Even as American defenders of the liberal order woke up to the threats from the East and South, Trump has also unmasked threats from within. Obama’s promise that he could transcend the divisiveness both at home and abroad was built on the assumption that the Bush administration was a departure from a wide American liberal consensus of normative leadership, faith in alliances, institutions, and global trust. Of course, the presidency of George W. Bush was not an apparition. Neither is President Trump, who has reinforced several of the core elements of the first Bush administration while adding elements of unpredictability and ethno-nationalism.

By 2020, the wheel will have turned. There is no intellectual consensus on the ideals underpinning the US role in the world. Trump came into office promising to unshackle the country from a rigged system based on pluralism, nondiscrimination, immigration, open trade, an institution- and rules-based international community, and norms built on trust. At the heart of this is a searing critique of Enlightenment Europe with the EU and NATO at its core. As Trump stated in Warsaw in July 2017: “The danger is invisible to some but familiar to the Poles: the steady creep of government bureaucracy that drains the vitality and wealth of the people.” The Bannonist wing of Trump’s coalition will seek to validate this vision at the 2020 polls. If successful, a second Trump administration could revisit a broad range of multilateral arrangements the president considers constraining, including NATO, America’s partnership with the EU, and even membership in the WTO and UN.

Just as Trump is articulating his vision of technocratic globalism and its dangers, 2020 progressives have found a new organizing principle in the fight against kleptocratic authoritarianism. For progressives, US foreign policy will have to draw on new lines of political philosophy that are rooted domestically. These include the fight against corruption and concentration of power and wealth, particularly in big finance, big oil, and big tech. With Trump and Putin both squarely in the crosshairs, Bernie Sanders outlined his unified theory of the global plutocratic sucking sound in a Guardian article in September 2018. He believes there is an “international authoritarian axis” with connections between “unaccountable government power” and “unaccountable corporate power” that reaches across borders and sectors. Progressives increasingly see this clutch of corrupt oligarchs—aided by political clients—as the force that demolishes the rule of law in the pursuit of shameless extraction of wealth, destructive climate policies, monopolistic control of information flow, unfair trade, election manipulation, and a narrower space for democratic action.
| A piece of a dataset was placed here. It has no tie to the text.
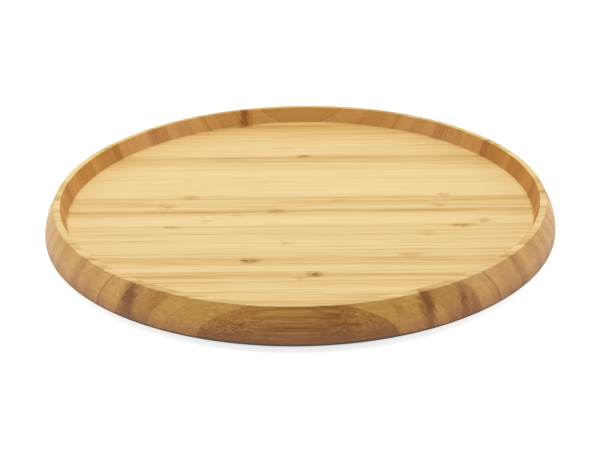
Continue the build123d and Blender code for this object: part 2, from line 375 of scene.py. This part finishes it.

In some ways, the narratives behind both paradigms—the fight against globalism and the fight against kleptocracy—have a similar ring. Both feature an unaccountable elite riding roughshod over the will of citizens. Both contain transnational overtones pointing to a world-wide phenomenon that must be confronted both at home and abroad. But only the latter is compatible with the liberal world order.

The Deep Digital Age

Finally, there is technology. The squabbling travails of today’s foreign policy might look quaint when compared to the challenges from artificial intelligence, robotics, quantum computing, and block chain ledgers. If algorithms are ideologies, as Lawrence Lessig and others have argued, then creating the structures in which they develop could be the most important challenge both for relations within states and between states. The understanding that the rise of technology is the driving political, ethical, economic and security factor of our day has been particularly slow to work its way into the American strategic discourse.

The lesson of the hacks against the Democratic National Committee  by FancyBear is that tech can be a wormhole for instability and subterfuge. Political progressives, mainstream conservatives, and US social media platforms are aware of this threat vector and have worked to patch vulnerabilities in the information space. The American left has painfully experienced how open elections are vulnerable to manipulation through hacking, fake news, deep fakes, and other hybrid tools. Both Democrats and non-Trumpist Republicans have attempted to build in consequences for future attempts to undermine the legitimacy of elections in the form of sanctions, asset freezes, and visa bans.

But the myopic focus on social media, fake news, and election meddling ignores other potential effects of technology on American foreign policy. Automation is a source of populist anger globally and potentially as destabilizing as immigration and trade. Cyber threats are increasingly defined not only by data theft and manipulation but by physical harm, as autonomous vehicles and connected homes, appliances, even clothing join critical infrastructure as a vector of attack.

And then there’s artificial intelligence. The AI race between the US and China is accelerating—and not solely for its commercial applications. In fact, AI technology has the potential to have the same effect on relations within states that nuclear weapons had on relations between states. Machine learning voice and visual recognition and omnipresent information analysis could perpetualize authoritarian governing systems like that in China. Neither Republicans or Democrats have begun to rethink a world order where AI-infused predictive policing, communication analysis and wall-to-wall surveillance would make a Tiananmen Square-style uprising almost unthinkable.

Nothing Is Inevitable

The intellectual energy of foreign policy thinkers on both right and left has delivered stinging rebukes to the pristine niceties of the post-Cold War era. Yale historian Timothy Snyder calls those who propagate those platitudes a class of “inevitability politicians” who allow a vague sense of righteousness to anesthetize their followers into inaction. Those day are over. But if the rise of populism, revisionist powers—including the United States—and technology are rendering the old order unfit, we must ask ourselves: are we present at the new creation? All indications point to yes, even if American progressives, stewards of the establishment, and Trump-style reactionaries have yet to fully grapple with the singularity of this moment.